▼

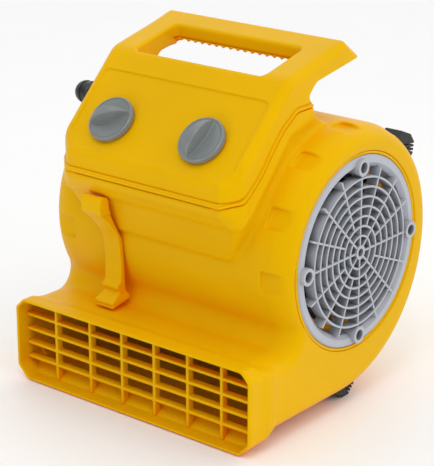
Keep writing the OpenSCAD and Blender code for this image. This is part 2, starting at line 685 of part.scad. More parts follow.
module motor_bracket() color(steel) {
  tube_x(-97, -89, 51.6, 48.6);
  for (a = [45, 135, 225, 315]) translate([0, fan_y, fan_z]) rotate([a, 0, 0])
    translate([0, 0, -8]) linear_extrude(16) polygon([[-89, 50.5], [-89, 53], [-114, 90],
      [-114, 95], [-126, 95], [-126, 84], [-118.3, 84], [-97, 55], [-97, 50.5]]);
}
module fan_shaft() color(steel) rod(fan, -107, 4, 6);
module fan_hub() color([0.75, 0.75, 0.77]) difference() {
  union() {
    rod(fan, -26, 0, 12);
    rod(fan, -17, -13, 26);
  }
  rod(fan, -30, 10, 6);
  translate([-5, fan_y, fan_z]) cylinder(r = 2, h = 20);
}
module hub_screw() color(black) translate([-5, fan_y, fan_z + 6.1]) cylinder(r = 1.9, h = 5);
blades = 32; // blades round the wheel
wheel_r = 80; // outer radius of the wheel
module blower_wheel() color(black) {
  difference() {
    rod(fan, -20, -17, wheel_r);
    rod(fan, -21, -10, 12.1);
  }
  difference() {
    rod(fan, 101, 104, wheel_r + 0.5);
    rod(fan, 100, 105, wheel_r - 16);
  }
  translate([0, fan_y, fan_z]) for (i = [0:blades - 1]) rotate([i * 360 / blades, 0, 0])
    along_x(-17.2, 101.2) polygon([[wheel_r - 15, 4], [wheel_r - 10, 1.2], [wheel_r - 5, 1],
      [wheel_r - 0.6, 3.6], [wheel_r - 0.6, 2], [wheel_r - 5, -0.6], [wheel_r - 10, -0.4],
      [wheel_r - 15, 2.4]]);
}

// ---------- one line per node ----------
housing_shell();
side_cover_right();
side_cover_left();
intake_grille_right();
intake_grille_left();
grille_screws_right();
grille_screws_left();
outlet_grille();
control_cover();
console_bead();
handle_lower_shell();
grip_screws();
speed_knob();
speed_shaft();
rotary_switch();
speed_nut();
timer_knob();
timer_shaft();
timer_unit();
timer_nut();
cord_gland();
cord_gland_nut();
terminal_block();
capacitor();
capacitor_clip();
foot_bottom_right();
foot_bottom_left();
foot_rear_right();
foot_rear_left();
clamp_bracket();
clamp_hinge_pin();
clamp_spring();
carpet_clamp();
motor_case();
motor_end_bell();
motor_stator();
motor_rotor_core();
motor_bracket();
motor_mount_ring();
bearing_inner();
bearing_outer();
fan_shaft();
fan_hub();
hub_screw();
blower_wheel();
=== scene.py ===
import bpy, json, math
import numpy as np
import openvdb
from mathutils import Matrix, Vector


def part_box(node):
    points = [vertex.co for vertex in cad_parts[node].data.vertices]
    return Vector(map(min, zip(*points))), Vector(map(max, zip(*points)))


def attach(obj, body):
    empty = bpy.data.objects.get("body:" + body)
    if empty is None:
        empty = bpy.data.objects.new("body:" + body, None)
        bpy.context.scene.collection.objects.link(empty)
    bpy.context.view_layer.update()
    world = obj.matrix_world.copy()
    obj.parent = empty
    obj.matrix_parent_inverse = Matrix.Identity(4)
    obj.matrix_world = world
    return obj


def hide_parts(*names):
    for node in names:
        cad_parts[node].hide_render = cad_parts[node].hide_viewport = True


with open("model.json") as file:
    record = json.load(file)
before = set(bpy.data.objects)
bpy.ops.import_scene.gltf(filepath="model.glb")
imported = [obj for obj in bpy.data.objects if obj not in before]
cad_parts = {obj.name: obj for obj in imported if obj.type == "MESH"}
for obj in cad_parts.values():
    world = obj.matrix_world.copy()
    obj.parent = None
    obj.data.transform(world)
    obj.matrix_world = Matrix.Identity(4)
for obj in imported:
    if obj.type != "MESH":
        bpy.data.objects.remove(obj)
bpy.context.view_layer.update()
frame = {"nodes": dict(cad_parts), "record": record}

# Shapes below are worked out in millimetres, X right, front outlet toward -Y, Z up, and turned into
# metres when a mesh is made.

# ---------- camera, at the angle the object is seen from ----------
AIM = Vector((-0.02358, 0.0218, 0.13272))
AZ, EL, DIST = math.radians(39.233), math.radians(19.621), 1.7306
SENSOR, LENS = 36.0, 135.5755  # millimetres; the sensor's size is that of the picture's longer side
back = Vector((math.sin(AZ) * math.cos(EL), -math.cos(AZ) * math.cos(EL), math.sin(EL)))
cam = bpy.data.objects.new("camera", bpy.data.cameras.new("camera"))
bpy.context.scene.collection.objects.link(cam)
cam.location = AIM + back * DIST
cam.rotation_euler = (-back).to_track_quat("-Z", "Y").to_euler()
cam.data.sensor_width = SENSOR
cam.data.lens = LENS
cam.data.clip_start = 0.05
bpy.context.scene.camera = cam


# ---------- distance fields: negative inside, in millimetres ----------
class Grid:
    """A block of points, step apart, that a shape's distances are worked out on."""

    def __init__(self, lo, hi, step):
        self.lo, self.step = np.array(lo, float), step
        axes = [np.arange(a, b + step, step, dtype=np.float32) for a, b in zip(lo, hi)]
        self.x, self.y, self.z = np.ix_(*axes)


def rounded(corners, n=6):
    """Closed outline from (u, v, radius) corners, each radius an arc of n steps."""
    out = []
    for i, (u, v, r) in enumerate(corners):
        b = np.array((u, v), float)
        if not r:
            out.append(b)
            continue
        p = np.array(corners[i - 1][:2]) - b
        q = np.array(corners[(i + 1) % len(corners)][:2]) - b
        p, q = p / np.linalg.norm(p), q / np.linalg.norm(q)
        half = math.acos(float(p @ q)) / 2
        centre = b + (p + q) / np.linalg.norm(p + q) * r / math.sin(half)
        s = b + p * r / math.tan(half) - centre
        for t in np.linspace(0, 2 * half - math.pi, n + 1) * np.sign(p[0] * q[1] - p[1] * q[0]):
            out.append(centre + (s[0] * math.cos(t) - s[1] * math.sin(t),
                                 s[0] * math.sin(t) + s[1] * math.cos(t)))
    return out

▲

What this task involves: Take the material above and return all of it exactly.

Solved problem:
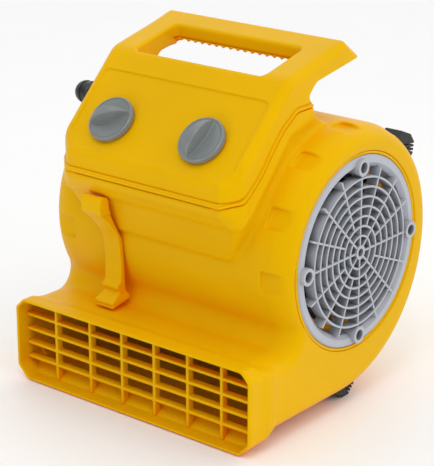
Keep writing the OpenSCAD and Blender code for this image. This is part 2, starting at line 685 of part.scad. More parts follow.
module motor_bracket() color(steel) {
  tube_x(-97, -89, 51.6, 48.6);
  for (a = [45, 135, 225, 315]) translate([0, fan_y, fan_z]) rotate([a, 0, 0])
    translate([0, 0, -8]) linear_extrude(16) polygon([[-89, 50.5], [-89, 53], [-114, 90],
      [-114, 95], [-126, 95], [-126, 84], [-118.3, 84], [-97, 55], [-97, 50.5]]);
}
module fan_shaft() color(steel) rod(fan, -107, 4, 6);
module fan_hub() color([0.75, 0.75, 0.77]) difference() {
  union() {
    rod(fan, -26, 0, 12);
    rod(fan, -17, -13, 26);
  }
  rod(fan, -30, 10, 6);
  translate([-5, fan_y, fan_z]) cylinder(r = 2, h = 20);
}
module hub_screw() color(black) translate([-5, fan_y, fan_z + 6.1]) cylinder(r = 1.9, h = 5);
blades = 32; // blades round the wheel
wheel_r = 80; // outer radius of the wheel
module blower_wheel() color(black) {
  difference() {
    rod(fan, -20, -17, wheel_r);
    rod(fan, -21, -10, 12.1);
  }
  difference() {
    rod(fan, 101, 104, wheel_r + 0.5);
    rod(fan, 100, 105, wheel_r - 16);
  }
  translate([0, fan_y, fan_z]) for (i = [0:blades - 1]) rotate([i * 360 / blades, 0, 0])
    along_x(-17.2, 101.2) polygon([[wheel_r - 15, 4], [wheel_r - 10, 1.2], [wheel_r - 5, 1],
      [wheel_r - 0.6, 3.6], [wheel_r - 0.6, 2], [wheel_r - 5, -0.6], [wheel_r - 10, -0.4],
      [wheel_r - 15, 2.4]]);
}

// ---------- one line per node ----------
housing_shell();
side_cover_right();
side_cover_left();
intake_grille_right();
intake_grille_left();
grille_screws_right();
grille_screws_left();
outlet_grille();
control_cover();
console_bead();
handle_lower_shell();
grip_screws();
speed_knob();
speed_shaft();
rotary_switch();
speed_nut();
timer_knob();
timer_shaft();
timer_unit();
timer_nut();
cord_gland();
cord_gland_nut();
terminal_block();
capacitor();
capacitor_clip();
foot_bottom_right();
foot_bottom_left();
foot_rear_right();
foot_rear_left();
clamp_bracket();
clamp_hinge_pin();
clamp_spring();
carpet_clamp();
motor_case();
motor_end_bell();
motor_stator();
motor_rotor_core();
motor_bracket();
motor_mount_ring();
bearing_inner();
bearing_outer();
fan_shaft();
fan_hub();
hub_screw();
blower_wheel();
=== scene.py ===
import bpy, json, math
import numpy as np
import openvdb
from mathutils import Matrix, Vector


def part_box(node):
    points = [vertex.co for vertex in cad_parts[node].data.vertices]
    return Vector(map(min, zip(*points))), Vector(map(max, zip(*points)))


def attach(obj, body):
    empty = bpy.data.objects.get("body:" + body)
    if empty is None:
        empty = bpy.data.objects.new("body:" + body, None)
        bpy.context.scene.collection.objects.link(empty)
    bpy.context.view_layer.update()
    world = obj.matrix_world.copy()
    obj.parent = empty
    obj.matrix_parent_inverse = Matrix.Identity(4)
    obj.matrix_world = world
    return obj


def hide_parts(*names):
    for node in names:
        cad_parts[node].hide_render = cad_parts[node].hide_viewport = True


with open("model.json") as file:
    record = json.load(file)
before = set(bpy.data.objects)
bpy.ops.import_scene.gltf(filepath="model.glb")
imported = [obj for obj in bpy.data.objects if obj not in before]
cad_parts = {obj.name: obj for obj in imported if obj.type == "MESH"}
for obj in cad_parts.values():
    world = obj.matrix_world.copy()
    obj.parent = None
    obj.data.transform(world)
    obj.matrix_world = Matrix.Identity(4)
for obj in imported:
    if obj.type != "MESH":
        bpy.data.objects.remove(obj)
bpy.context.view_layer.update()
frame = {"nodes": dict(cad_parts), "record": record}

# Shapes below are worked out in millimetres, X right, front outlet toward -Y, Z up, and turned into
# metres when a mesh is made.

# ---------- camera, at the angle the object is seen from ----------
AIM = Vector((-0.02358, 0.0218, 0.13272))
AZ, EL, DIST = math.radians(39.233), math.radians(19.621), 1.7306
SENSOR, LENS = 36.0, 135.5755  # millimetres; the sensor's size is that of the picture's longer side
back = Vector((math.sin(AZ) * math.cos(EL), -math.cos(AZ) * math.cos(EL), math.sin(EL)))
cam = bpy.data.objects.new("camera", bpy.data.cameras.new("camera"))
bpy.context.scene.collection.objects.link(cam)
cam.location = AIM + back * DIST
cam.rotation_euler = (-back).to_track_quat("-Z", "Y").to_euler()
cam.data.sensor_width = SENSOR
cam.data.lens = LENS
cam.data.clip_start = 0.05
bpy.context.scene.camera = cam


# ---------- distance fields: negative inside, in millimetres ----------
class Grid:
    """A block of points, step apart, that a shape's distances are worked out on."""

    def __init__(self, lo, hi, step):
        self.lo, self.step = np.array(lo, float), step
        axes = [np.arange(a, b + step, step, dtype=np.float32) for a, b in zip(lo, hi)]
        self.x, self.y, self.z = np.ix_(*axes)


def rounded(corners, n=6):
    """Closed outline from (u, v, radius) corners, each radius an arc of n steps."""
    out = []
    for i, (u, v, r) in enumerate(corners):
        b = np.array((u, v), float)
        if not r:
            out.append(b)
            continue
        p = np.array(corners[i - 1][:2]) - b
        q = np.array(corners[(i + 1) % len(corners)][:2]) - b
        p, q = p / np.linalg.norm(p), q / np.linalg.norm(q)
        half = math.acos(float(p @ q)) / 2
        centre = b + (p + q) / np.linalg.norm(p + q) * r / math.sin(half)
        s = b + p * r / math.tan(half) - centre
        for t in np.linspace(0, 2 * half - math.pi, n + 1) * np.sign(p[0] * q[1] - p[1] * q[0]):
            out.append(centre + (s[0] * math.cos(t) - s[1] * math.sin(t),
                                 s[0] * math.sin(t) + s[1] * math.cos(t)))
    return out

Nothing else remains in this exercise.